Der Ofen ist an

Ein Observatorium, eine Kapelle, eine römische Wasserleitung - die Spanne der Mutmaßungen von Besuchern der Hochmark ist groß. Doch der kuppelartige Steinbau mit originell-funktioneller Dachkonstruktion ist ein Nachbau eines historischen Glasschmelzofens (der TV berichtete). Nun wurde er feierlich eingeweiht.

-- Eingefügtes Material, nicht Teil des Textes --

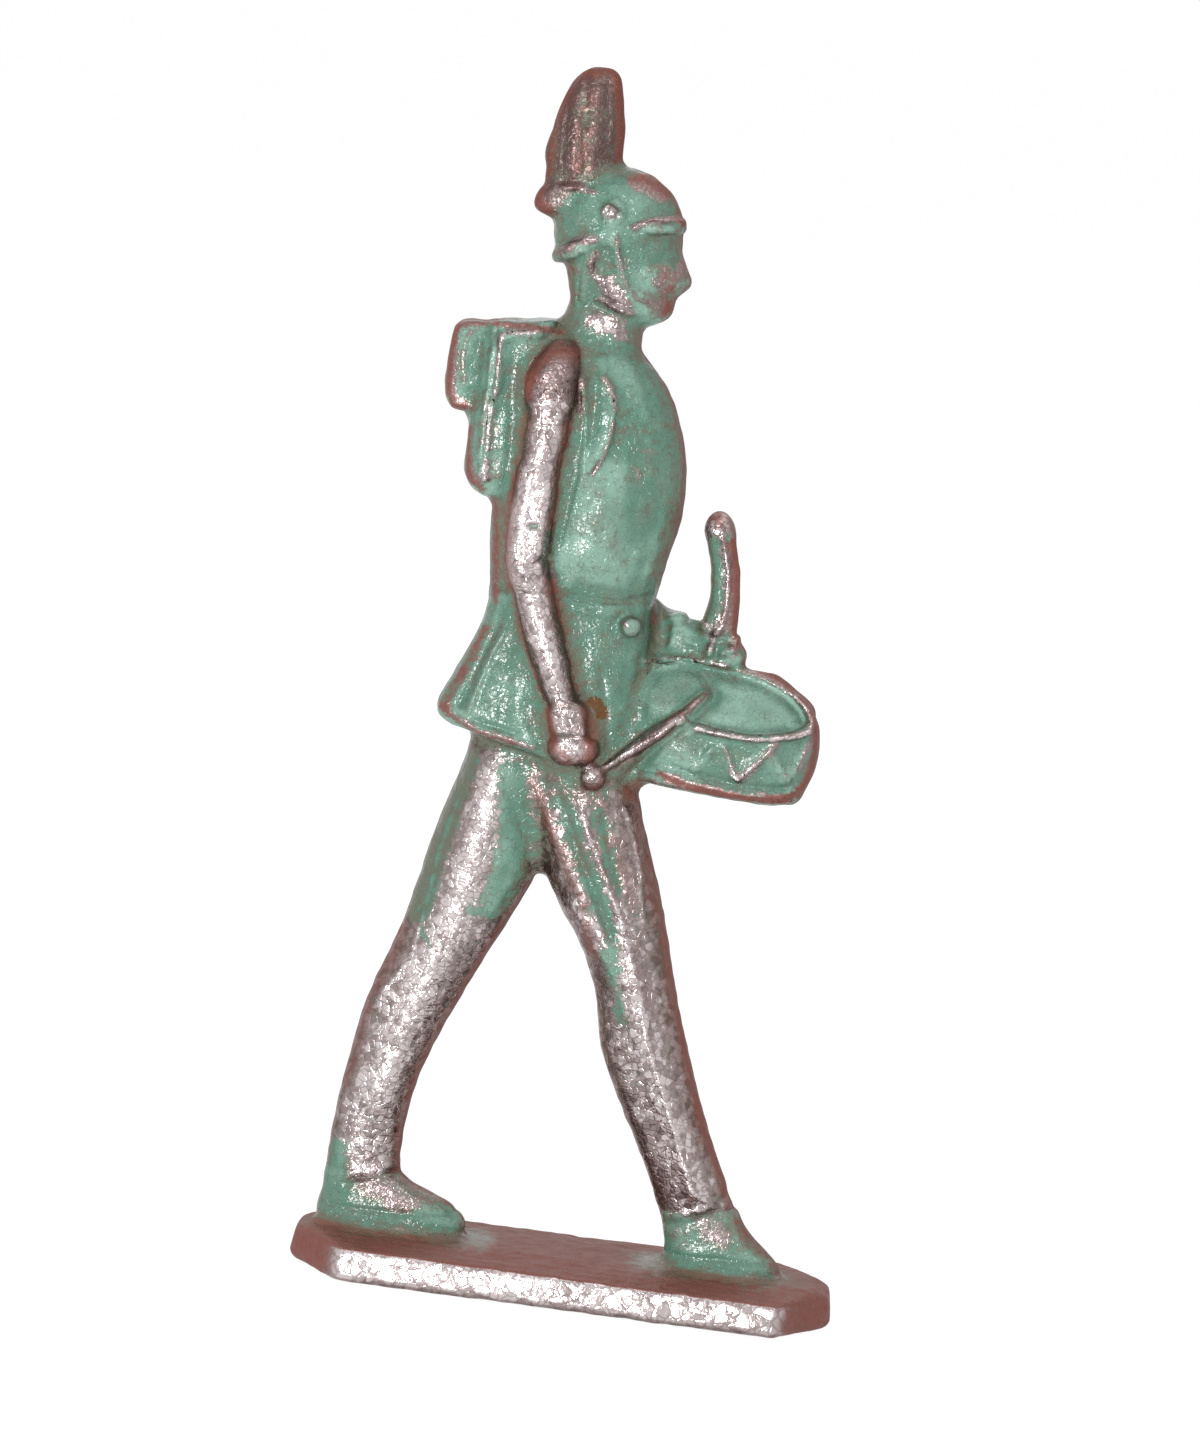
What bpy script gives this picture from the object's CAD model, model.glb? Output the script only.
"""Worn toy drummer: a semi-flat casting in white metal under rubbed green enamel.

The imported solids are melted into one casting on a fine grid, the way metal fills a mould: their
edges are softened, the joins between them get fillets, and seams, straps, folds and feathers are
raised or cut. Each named form then gets its own closed mesh out of that casting.
"""

import math
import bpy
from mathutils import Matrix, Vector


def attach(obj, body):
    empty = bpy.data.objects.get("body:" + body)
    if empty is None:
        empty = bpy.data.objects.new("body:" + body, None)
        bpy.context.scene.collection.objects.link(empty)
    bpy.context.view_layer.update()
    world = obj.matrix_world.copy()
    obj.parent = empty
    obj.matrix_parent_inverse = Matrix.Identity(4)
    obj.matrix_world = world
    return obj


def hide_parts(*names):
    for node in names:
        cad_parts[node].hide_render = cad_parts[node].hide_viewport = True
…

 Otto Obser demonstriert vor dem von ihm erbauten Hochmarker Glasschmelzofen die anstrengende Arbeit der Glasbläser. TV-Foto: Mechthild Schneiders

Otto Obser demonstriert vor dem von ihm erbauten Hochmarker Glasschmelzofen die anstrengende Arbeit der Glasbläser. TV-Foto: Mechthild Schneiders

Kordel. Otto Obser hält die Glasbläserpfeife in den Schmelzofen. Rauchschwaden quillen ihm entgegen, hohe Flammen lodern auf dem trockenen Buchenholz im Brennraum. Er ist hungrig, der Ofen. Zwei Raummeter werden benötigt für 250 Gramm Glas. Richtig angeheizt ist jedoch nicht. Denn der Ofen bringt es auf 1000 bis 1200 Grad. Präzises Heizen wäre dann angesagt. Dabei hilft die West-Ost-Ausrichtung des Nachbaus, so dass der Wind auf der ungeschützten Hochmark oberhalb von Kordel genau durch die Feuerungsöffnung blasen kann.

Knapp 100 Geschichtsinteressierte bestaunen die Rekonstruktion des mittelalterlichen Glasbläserofens, den Obser, Heimatforscher und semi-professioneller Geschichtskundler, von Sommer bis November 2008 errichtet hat. Ein Traum, den schon sein Vater, Heimatforscher Anton Obser, hatte. "Wir haben Glas in den Genen", gibt sein Sohn zu.

Ursprünglich standen zwei Öfen auf der Hochmark



Jeden Stein habe dieser einzeln in die Hand genommen, erzählt der Vorsitzende des Kulturkreises Hochmark, Otmar Werle, bei der offiziellen Einweihung. Er gibt den Gästen einen Einblick in die Geschichte des Glases, vom "Produkt des Zufalls" bis hin zum hohen Mittelalter, als die Techniken des Glasschmelzens auch die Hochmark erreichten. Alice Kauth, Schwester des Erbauers, erzählt in einem Ein-Frau-Mundart-Stück von der Arbeit rund um den Ofen. Und Hilmar Berndt liest Glas-Gedichte von Hauptmann, Fontane und Goethe.

Von der Mitte des zehnten Jahrhunderts an, schätzt Otto Obser, hätten die Glasmacher auf der Hochmark die "Smaragde der Hochmark" - Waldglas ist durch den eisenhaltigen Sand grünlich - produziert. Rund 1000 Jahre reiche der "Glaskorridor". Dass schon die Römer hier Glas herstellten, ist bislang nicht nachgewiesen. "Hier wurden Bleinuten gefunden." Der 72-jährige Kordeler schließt daraus, dass bemalte Kirchenfenster hergestellt wurden. Mindestens zwei Glasschmelzöfen haben - das ergaben Grabungen aus den Jahren 1879, 1938/39 und 2001 - auf der Hochmark gestanden. Obser vermutet weitere Standorte.

Der jetzige Ofen ist allerdings nicht authentisch. Doch die exponierte Lage direkt vor der Kulturscheune zieht die Blicke der Passanten auf sich.

Vier Glasbläser konnten gleichzeitig am Schmelzofen arbeiten. Zwei Liter oder vier Kilogramm Fritte (Glasschmelze) - das Tageswerk eines Glasbläsers - passten in den Schmelztopf, dem Glashafen, an dem Obser mit seiner Pfeife den Zuschauern vorführt, wie Glasblasen funktioniert. Es ist eine Trockenübung im Freien - flüssiges Glas ist am Einweihungstag nicht im Ofen vorhanden. Getröstet werden sie mit echten Kuadeler Panekuchen" (Kordeler Pfannkuchen) aus dem Mininachbau im nahen Vereinsdomizil Kulturscheune.